*Work required*
Write out the whole listing exactly as it stands.
[Begin Dataset extract]
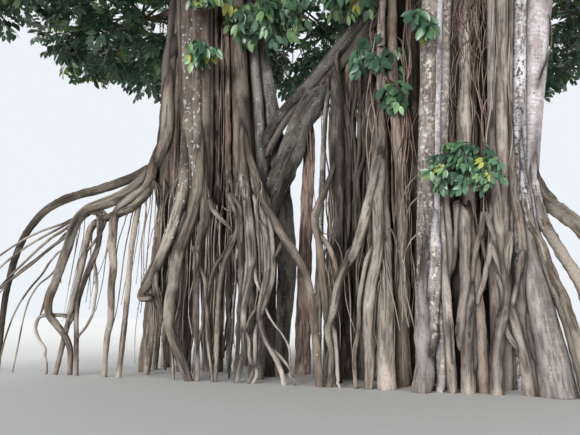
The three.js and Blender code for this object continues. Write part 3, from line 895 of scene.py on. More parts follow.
    def slimmed(self, limb: Limb, start: bool = True) -> Limb:
        """The same limb, thinned where an end stands above the ground.

        Args:
            limb: the limb.
            start: whether its start is thinned as well.

        Returns:
            The limb.
        """
        own, begin_thin, end_thin = limb.radius, 1.0, 1.0
        if start and limb.path.points[0][2] > self.level:
            joined = self.nearest(limb.path.points[0])[2] < self.joined
            begin_thin = self.joined_thin if joined else self.start_thin
        joined = self.nearest(limb.path.points[-1])[2] < self.joined
        if limb.path.points[-1][2] > self.level and not limb.blunt:
            end_thin = self.joined_thin if joined else self.end_thin
        first = min(0.3, self.tapers[0] / limb.path.length)
        last = min(0.3, self.tapers[not joined] / limb.path.length)

        def radius(t: Array) -> Array:
            """The radius with its slim ends."""
            size = own(t) * np.ones_like(t) * mix(begin_thin, 1.0, eased(t / first))
            return size * mix(end_thin, 1.0, eased((1 - t) / last))

        return limb if begin_thin == end_thin == 1.0 else replace(limb, radius=radius)


@dataclass
class CreaseShades:
    """Tells how near each corner lies to the limbs beside its own, which sets the painted shade in the
    joints.
    """

    limbs: Sequence[Limb]
    reach: float = 0.2  # how far off another limb still counts
    seam: Pair = (0.6, 0.018)  # depth and width of the painted shade line deep in a joint
    shade: Pair = (0.4, 0.075)  # depth and width of the wider painted shade beside it
    spines: list = field(default_factory=list)

    def __post_init__(self) -> None:
        """Reads the middle line of every limb and the box that counts as near it."""
        for limb in self.limbs:
            places, sizes = limb.spine()
            low = (places - sizes[:, None]).min(0) - self.reach
            high = (places + sizes[:, None]).max(0) + self.reach
            self.spines.append((limb, places, sizes, low, high))

    def read(self, limb: Limb, skin: Array) -> Array:
        """The painted crease shade at each corner.

        Args:
            limb: the limb that the corners belong to.
            skin: its corners.

        Returns:
            One in the joint between two limbs, zero in the open.
        """
        gap = np.full(len(skin), np.inf)
        least, most = skin.min(0), skin.max(0)
        for other, places, sizes, low, high in self.spines:
            if other is limb or np.any(most < low) or np.any(least > high):
                continue
            near = np.all((skin > low) & (skin < high), axis=1)
            if not near.any():
                continue
            steps = np.diff(places, axis=0)
            apart = skin[near][:, None, :] - places[None, :-1]
            share = np.clip((apart * steps).sum(-1) / np.maximum((steps**2).sum(-1), 1e-9), 0.0, 1.0)
            apart -= share[..., None] * steps
            width = mix(sizes[:-1], sizes[1:], share)
            gap[near] = np.minimum(gap[near], (np.sqrt((apart**2).sum(-1)) - width).min(1))
        gap = np.maximum(gap, 0.0)
        return limb.crease_shade_share * sum(depth * np.exp(-gap / wide) for depth, wide in (self.seam, self.shade))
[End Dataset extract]
*The result*
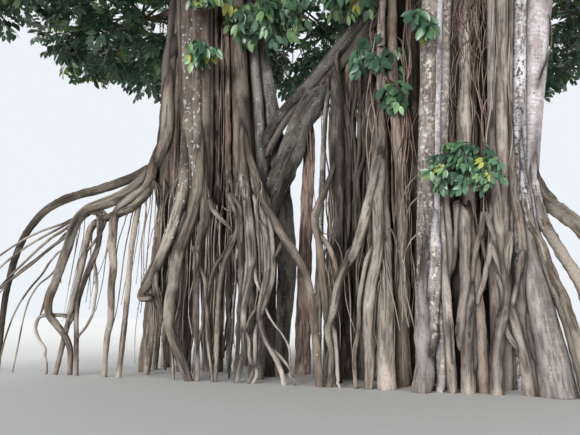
The three.js and Blender code for this object continues. Write part 3, from line 895 of scene.py on. More parts follow.
    def slimmed(self, limb: Limb, start: bool = True) -> Limb:
        """The same limb, thinned where an end stands above the ground.

        Args:
            limb: the limb.
            start: whether its start is thinned as well.

        Returns:
            The limb.
        """
        own, begin_thin, end_thin = limb.radius, 1.0, 1.0
        if start and limb.path.points[0][2] > self.level:
            joined = self.nearest(limb.path.points[0])[2] < self.joined
            begin_thin = self.joined_thin if joined else self.start_thin
        joined = self.nearest(limb.path.points[-1])[2] < self.joined
        if limb.path.points[-1][2] > self.level and not limb.blunt:
            end_thin = self.joined_thin if joined else self.end_thin
        first = min(0.3, self.tapers[0] / limb.path.length)
        last = min(0.3, self.tapers[not joined] / limb.path.length)

        def radius(t: Array) -> Array:
            """The radius with its slim ends."""
            size = own(t) * np.ones_like(t) * mix(begin_thin, 1.0, eased(t / first))
            return size * mix(end_thin, 1.0, eased((1 - t) / last))

        return limb if begin_thin == end_thin == 1.0 else replace(limb, radius=radius)


@dataclass
class CreaseShades:
    """Tells how near each corner lies to the limbs beside its own, which sets the painted shade in the
    joints.
    """

    limbs: Sequence[Limb]
    reach: float = 0.2  # how far off another limb still counts
    seam: Pair = (0.6, 0.018)  # depth and width of the painted shade line deep in a joint
    shade: Pair = (0.4, 0.075)  # depth and width of the wider painted shade beside it
    spines: list = field(default_factory=list)

    def __post_init__(self) -> None:
        """Reads the middle line of every limb and the box that counts as near it."""
        for limb in self.limbs:
            places, sizes = limb.spine()
            low = (places - sizes[:, None]).min(0) - self.reach
            high = (places + sizes[:, None]).max(0) + self.reach
            self.spines.append((limb, places, sizes, low, high))

    def read(self, limb: Limb, skin: Array) -> Array:
        """The painted crease shade at each corner.

        Args:
            limb: the limb that the corners belong to.
            skin: its corners.

        Returns:
            One in the joint between two limbs, zero in the open.
        """
        gap = np.full(len(skin), np.inf)
        least, most = skin.min(0), skin.max(0)
        for other, places, sizes, low, high in self.spines:
            if other is limb or np.any(most < low) or np.any(least > high):
                continue
            near = np.all((skin > low) & (skin < high), axis=1)
            if not near.any():
                continue
            steps = np.diff(places, axis=0)
            apart = skin[near][:, None, :] - places[None, :-1]
            share = np.clip((apart * steps).sum(-1) / np.maximum((steps**2).sum(-1), 1e-9), 0.0, 1.0)
            apart -= share[..., None] * steps
            width = mix(sizes[:-1], sizes[1:], share)
            gap[near] = np.minimum(gap[near], (np.sqrt((apart**2).sum(-1)) - width).min(1))
        gap = np.maximum(gap, 0.0)
        return limb.crease_shade_share * sum(depth * np.exp(-gap / wide) for depth, wide in (self.seam, self.shade))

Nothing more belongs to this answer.